> Dataset section
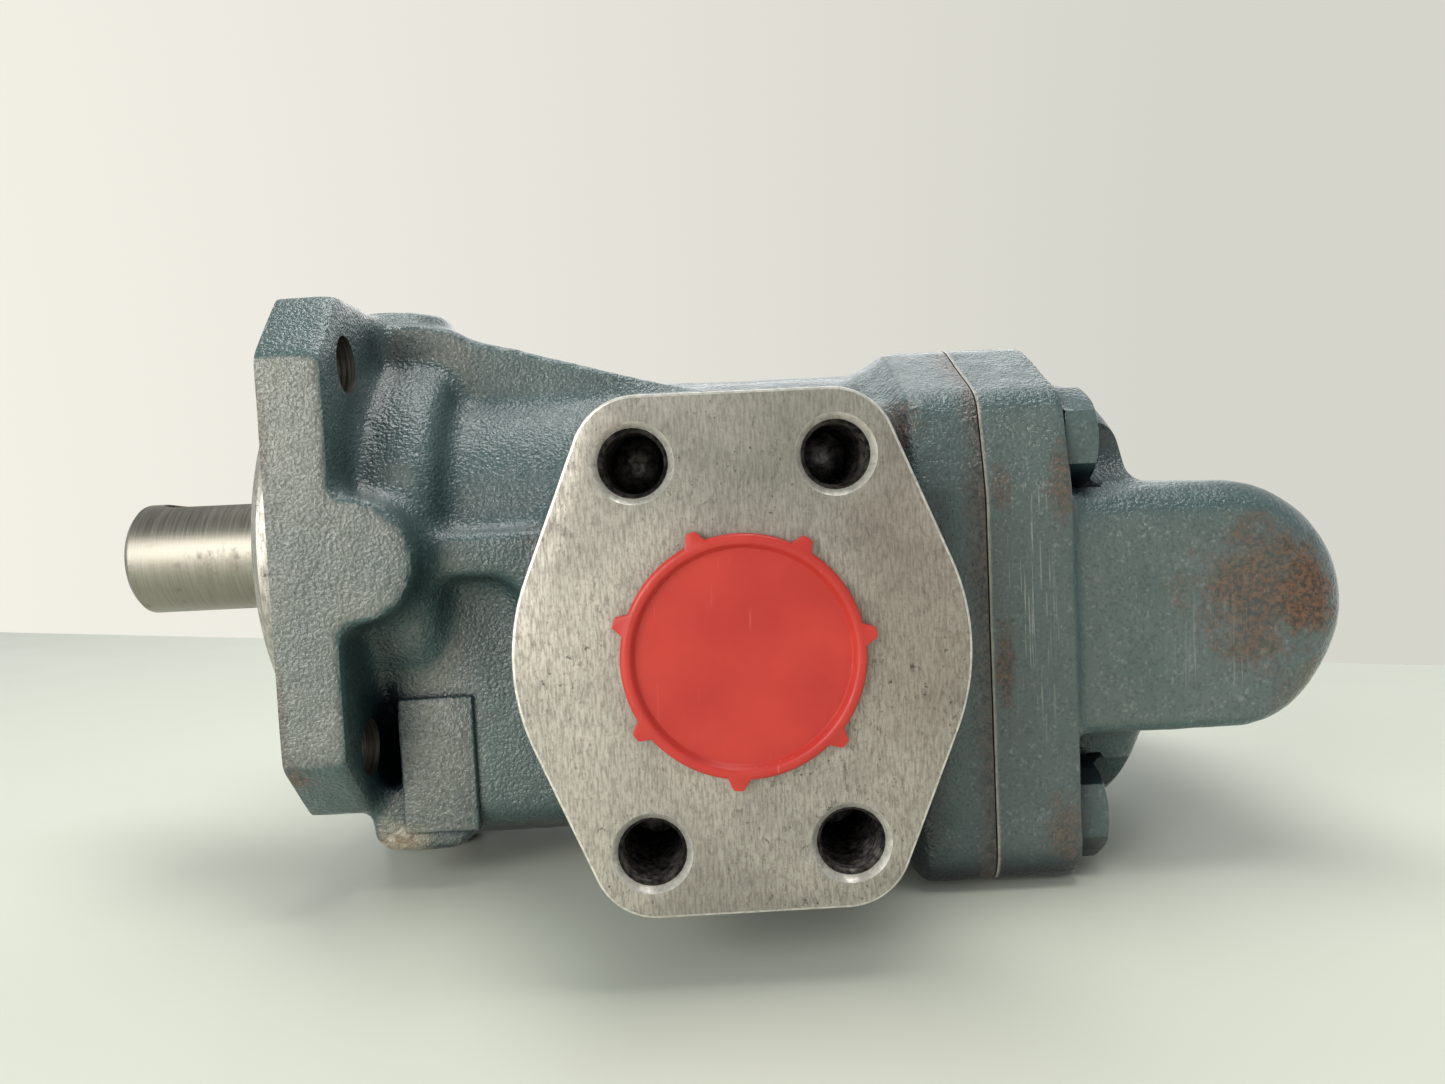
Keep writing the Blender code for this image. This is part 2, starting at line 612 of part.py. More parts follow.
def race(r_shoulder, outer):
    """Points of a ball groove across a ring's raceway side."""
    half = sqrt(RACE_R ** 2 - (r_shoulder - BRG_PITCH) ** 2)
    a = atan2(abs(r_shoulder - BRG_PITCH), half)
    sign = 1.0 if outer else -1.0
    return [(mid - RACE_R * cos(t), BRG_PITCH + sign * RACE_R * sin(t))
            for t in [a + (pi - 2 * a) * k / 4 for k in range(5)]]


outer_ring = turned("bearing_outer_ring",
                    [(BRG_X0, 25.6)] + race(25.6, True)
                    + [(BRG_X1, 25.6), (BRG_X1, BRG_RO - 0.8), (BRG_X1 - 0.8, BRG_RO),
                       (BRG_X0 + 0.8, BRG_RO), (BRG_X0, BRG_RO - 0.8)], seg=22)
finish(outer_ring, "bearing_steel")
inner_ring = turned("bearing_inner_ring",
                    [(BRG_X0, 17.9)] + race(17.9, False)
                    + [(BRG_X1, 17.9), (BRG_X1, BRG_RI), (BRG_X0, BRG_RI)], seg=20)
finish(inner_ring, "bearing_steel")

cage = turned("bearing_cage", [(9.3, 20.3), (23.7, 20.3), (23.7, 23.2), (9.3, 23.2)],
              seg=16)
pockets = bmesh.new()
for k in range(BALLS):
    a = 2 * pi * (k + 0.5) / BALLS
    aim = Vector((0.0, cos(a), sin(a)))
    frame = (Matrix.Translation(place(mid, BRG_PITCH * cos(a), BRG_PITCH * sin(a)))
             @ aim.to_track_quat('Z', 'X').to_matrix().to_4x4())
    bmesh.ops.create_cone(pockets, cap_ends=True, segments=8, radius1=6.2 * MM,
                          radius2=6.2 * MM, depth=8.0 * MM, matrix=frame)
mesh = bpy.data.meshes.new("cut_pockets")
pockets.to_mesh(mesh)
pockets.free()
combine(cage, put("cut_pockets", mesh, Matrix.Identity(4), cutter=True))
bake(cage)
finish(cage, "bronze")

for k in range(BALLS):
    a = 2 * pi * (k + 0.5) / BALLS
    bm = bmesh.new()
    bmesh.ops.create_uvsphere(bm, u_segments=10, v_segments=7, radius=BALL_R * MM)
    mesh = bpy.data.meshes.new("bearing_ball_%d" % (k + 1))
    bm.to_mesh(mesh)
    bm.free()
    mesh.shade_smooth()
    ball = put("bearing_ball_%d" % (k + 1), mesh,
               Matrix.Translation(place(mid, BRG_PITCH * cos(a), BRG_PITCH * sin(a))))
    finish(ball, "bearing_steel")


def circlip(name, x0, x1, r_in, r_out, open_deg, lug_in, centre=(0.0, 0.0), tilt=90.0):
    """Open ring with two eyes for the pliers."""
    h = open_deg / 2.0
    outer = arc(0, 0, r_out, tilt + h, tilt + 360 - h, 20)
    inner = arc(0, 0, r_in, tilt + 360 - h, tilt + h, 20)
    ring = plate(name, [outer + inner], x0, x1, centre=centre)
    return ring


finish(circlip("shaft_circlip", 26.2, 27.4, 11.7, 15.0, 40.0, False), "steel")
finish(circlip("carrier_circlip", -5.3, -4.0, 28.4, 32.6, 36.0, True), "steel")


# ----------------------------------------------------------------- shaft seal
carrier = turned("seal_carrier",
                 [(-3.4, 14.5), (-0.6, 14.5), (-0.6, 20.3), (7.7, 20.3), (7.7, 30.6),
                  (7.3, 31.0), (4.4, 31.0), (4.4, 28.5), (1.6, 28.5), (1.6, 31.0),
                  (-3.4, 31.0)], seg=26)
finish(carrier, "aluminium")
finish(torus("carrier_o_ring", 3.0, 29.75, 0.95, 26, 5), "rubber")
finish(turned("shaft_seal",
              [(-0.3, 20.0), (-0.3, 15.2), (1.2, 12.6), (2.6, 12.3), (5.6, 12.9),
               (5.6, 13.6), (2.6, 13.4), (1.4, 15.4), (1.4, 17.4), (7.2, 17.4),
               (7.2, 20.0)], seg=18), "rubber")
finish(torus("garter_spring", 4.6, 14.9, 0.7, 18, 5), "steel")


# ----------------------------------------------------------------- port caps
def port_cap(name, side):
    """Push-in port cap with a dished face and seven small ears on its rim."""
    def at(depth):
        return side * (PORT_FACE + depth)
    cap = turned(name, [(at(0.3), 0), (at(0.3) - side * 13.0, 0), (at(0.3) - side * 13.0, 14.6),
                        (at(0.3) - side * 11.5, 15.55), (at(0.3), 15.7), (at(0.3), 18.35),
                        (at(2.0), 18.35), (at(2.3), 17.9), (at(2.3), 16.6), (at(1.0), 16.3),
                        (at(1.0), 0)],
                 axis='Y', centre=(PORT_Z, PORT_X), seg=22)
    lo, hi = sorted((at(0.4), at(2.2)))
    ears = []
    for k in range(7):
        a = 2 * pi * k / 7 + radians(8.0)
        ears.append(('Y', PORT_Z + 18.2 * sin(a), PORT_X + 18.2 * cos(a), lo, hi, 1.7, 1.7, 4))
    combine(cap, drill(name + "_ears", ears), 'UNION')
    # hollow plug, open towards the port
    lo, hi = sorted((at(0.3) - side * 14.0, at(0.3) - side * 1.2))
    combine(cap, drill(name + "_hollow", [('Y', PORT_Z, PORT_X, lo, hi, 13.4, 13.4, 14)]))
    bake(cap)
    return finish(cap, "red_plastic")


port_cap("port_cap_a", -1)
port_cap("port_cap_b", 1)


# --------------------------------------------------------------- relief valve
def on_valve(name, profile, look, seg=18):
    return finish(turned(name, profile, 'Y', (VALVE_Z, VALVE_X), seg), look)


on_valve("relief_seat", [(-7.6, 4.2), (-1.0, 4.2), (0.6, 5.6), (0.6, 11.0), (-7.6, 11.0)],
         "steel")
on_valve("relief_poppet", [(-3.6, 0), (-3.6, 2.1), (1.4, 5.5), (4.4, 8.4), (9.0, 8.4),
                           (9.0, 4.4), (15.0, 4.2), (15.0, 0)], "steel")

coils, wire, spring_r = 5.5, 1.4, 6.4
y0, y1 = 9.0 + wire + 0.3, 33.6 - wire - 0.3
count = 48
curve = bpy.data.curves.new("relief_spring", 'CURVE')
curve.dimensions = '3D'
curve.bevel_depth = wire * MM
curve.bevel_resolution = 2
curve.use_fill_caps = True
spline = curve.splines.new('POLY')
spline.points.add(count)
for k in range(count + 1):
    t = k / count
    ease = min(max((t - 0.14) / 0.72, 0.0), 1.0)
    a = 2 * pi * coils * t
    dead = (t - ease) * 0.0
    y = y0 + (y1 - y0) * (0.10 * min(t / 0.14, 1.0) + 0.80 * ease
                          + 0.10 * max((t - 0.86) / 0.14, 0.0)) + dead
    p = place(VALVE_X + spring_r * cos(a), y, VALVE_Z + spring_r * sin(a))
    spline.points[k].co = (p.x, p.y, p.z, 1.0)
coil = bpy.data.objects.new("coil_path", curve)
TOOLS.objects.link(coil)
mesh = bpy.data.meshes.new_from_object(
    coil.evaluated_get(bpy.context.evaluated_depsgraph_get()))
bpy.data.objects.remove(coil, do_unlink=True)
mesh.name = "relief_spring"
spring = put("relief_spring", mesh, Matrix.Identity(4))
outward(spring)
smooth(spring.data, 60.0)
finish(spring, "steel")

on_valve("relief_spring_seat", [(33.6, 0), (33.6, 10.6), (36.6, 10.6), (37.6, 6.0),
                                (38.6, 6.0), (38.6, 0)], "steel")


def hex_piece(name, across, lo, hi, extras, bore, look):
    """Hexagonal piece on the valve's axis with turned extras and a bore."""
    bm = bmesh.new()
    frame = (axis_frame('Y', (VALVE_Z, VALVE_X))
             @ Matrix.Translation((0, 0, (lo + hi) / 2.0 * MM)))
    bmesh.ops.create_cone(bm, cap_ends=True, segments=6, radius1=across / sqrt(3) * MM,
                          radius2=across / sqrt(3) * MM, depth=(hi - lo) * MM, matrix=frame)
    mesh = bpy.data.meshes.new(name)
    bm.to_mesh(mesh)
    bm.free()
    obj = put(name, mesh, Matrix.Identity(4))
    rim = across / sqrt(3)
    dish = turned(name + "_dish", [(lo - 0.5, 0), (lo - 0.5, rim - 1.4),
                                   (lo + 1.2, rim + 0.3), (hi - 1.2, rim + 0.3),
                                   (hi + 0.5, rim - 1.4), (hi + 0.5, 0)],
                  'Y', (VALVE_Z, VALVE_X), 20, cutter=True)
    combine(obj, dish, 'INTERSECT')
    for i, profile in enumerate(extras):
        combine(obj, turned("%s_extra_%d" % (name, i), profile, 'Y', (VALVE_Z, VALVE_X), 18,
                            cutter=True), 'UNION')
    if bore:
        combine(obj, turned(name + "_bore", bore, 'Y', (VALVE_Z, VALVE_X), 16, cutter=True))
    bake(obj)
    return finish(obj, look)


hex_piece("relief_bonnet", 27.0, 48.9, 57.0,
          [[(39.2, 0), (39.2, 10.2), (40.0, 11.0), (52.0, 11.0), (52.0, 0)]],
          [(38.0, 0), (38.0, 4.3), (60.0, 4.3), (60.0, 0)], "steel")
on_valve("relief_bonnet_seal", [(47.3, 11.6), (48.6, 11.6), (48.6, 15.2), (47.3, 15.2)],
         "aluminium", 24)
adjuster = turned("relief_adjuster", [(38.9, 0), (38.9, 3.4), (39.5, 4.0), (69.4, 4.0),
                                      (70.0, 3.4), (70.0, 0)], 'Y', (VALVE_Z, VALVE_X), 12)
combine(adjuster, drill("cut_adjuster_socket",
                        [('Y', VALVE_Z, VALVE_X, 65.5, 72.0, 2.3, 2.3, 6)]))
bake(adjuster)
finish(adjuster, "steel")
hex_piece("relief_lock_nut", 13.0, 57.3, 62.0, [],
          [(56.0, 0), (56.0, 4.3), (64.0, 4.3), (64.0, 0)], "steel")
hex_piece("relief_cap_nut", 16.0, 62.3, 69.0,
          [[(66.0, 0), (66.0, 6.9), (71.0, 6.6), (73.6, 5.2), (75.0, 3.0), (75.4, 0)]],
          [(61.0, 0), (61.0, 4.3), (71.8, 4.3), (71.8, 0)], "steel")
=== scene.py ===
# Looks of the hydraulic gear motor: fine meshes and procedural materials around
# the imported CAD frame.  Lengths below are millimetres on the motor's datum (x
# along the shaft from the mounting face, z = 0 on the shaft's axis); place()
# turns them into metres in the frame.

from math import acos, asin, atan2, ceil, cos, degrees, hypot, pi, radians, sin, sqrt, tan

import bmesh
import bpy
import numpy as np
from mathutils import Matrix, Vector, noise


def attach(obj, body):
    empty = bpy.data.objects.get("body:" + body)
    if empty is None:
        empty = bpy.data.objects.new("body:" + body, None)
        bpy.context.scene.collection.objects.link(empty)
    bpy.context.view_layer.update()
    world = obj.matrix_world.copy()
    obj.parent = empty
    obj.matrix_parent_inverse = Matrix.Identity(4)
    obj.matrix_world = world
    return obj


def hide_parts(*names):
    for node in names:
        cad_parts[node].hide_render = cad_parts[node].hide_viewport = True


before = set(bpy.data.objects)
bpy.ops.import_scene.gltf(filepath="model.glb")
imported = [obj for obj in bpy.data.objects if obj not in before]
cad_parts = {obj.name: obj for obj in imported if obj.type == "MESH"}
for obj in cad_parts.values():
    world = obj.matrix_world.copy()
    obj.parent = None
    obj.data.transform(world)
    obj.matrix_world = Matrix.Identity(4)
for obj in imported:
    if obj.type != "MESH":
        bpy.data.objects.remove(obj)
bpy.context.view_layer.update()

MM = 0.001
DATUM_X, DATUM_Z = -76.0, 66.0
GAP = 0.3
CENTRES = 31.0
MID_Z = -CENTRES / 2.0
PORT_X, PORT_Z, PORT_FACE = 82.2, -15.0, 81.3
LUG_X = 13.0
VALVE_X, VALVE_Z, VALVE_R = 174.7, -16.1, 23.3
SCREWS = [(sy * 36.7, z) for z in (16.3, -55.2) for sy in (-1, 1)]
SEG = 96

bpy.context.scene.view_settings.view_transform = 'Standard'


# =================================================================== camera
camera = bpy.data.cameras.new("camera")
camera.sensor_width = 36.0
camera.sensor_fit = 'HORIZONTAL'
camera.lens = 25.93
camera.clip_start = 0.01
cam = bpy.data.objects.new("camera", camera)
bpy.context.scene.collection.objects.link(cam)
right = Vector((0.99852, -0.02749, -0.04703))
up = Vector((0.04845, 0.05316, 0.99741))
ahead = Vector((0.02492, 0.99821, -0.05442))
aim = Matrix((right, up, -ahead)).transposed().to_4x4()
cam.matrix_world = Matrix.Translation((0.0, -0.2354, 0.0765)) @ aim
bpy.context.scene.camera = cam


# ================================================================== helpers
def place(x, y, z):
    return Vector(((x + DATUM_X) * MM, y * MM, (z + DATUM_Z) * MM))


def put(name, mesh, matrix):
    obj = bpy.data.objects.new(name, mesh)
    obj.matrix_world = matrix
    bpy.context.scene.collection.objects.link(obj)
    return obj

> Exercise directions
Only the lines from the line with "combine(obj, dish, 'INTERSECT')" to the line with "for node in", inclusive, are to be printed, exactly as they appear.

> Response to the exercise
    combine(obj, dish, 'INTERSECT')
    for i, profile in enumerate(extras):
        combine(obj, turned("%s_extra_%d" % (name, i), profile, 'Y', (VALVE_Z, VALVE_X), 18,
                            cutter=True), 'UNION')
    if bore:
        combine(obj, turned(name + "_bore", bore, 'Y', (VALVE_Z, VALVE_X), 16, cutter=True))
    bake(obj)
    return finish(obj, look)


hex_piece("relief_bonnet", 27.0, 48.9, 57.0,
          [[(39.2, 0), (39.2, 10.2), (40.0, 11.0), (52.0, 11.0), (52.0, 0)]],
          [(38.0, 0), (38.0, 4.3), (60.0, 4.3), (60.0, 0)], "steel")
on_valve("relief_bonnet_seal", [(47.3, 11.6), (48.6, 11.6), (48.6, 15.2), (47.3, 15.2)],
         "aluminium", 24)
adjuster = turned("relief_adjuster", [(38.9, 0), (38.9, 3.4), (39.5, 4.0), (69.4, 4.0),
                                      (70.0, 3.4), (70.0, 0)], 'Y', (VALVE_Z, VALVE_X), 12)
combine(adjuster, drill("cut_adjuster_socket",
                        [('Y', VALVE_Z, VALVE_X, 65.5, 72.0, 2.3, 2.3, 6)]))
bake(adjuster)
finish(adjuster, "steel")
hex_piece("relief_lock_nut", 13.0, 57.3, 62.0, [],
          [(56.0, 0), (56.0, 4.3), (64.0, 4.3), (64.0, 0)], "steel")
hex_piece("relief_cap_nut", 16.0, 62.3, 69.0,
          [[(66.0, 0), (66.0, 6.9), (71.0, 6.6), (73.6, 5.2), (75.0, 3.0), (75.4, 0)]],
          [(61.0, 0), (61.0, 4.3), (71.8, 4.3), (71.8, 0)], "steel")
=== scene.py ===
# Looks of the hydraulic gear motor: fine meshes and procedural materials around
# the imported CAD frame.  Lengths below are millimetres on the motor's datum (x
# along the shaft from the mounting face, z = 0 on the shaft's axis); place()
# turns them into metres in the frame.

from math import acos, asin, atan2, ceil, cos, degrees, hypot, pi, radians, sin, sqrt, tan

import bmesh
import bpy
import numpy as np
from mathutils import Matrix, Vector, noise


def attach(obj, body):
    empty = bpy.data.objects.get("body:" + body)
    if empty is None:
        empty = bpy.data.objects.new("body:" + body, None)
        bpy.context.scene.collection.objects.link(empty)
    bpy.context.view_layer.update()
    world = obj.matrix_world.copy()
    obj.parent = empty
    obj.matrix_parent_inverse = Matrix.Identity(4)
    obj.matrix_world = world
    return obj


def hide_parts(*names):
    for node in names:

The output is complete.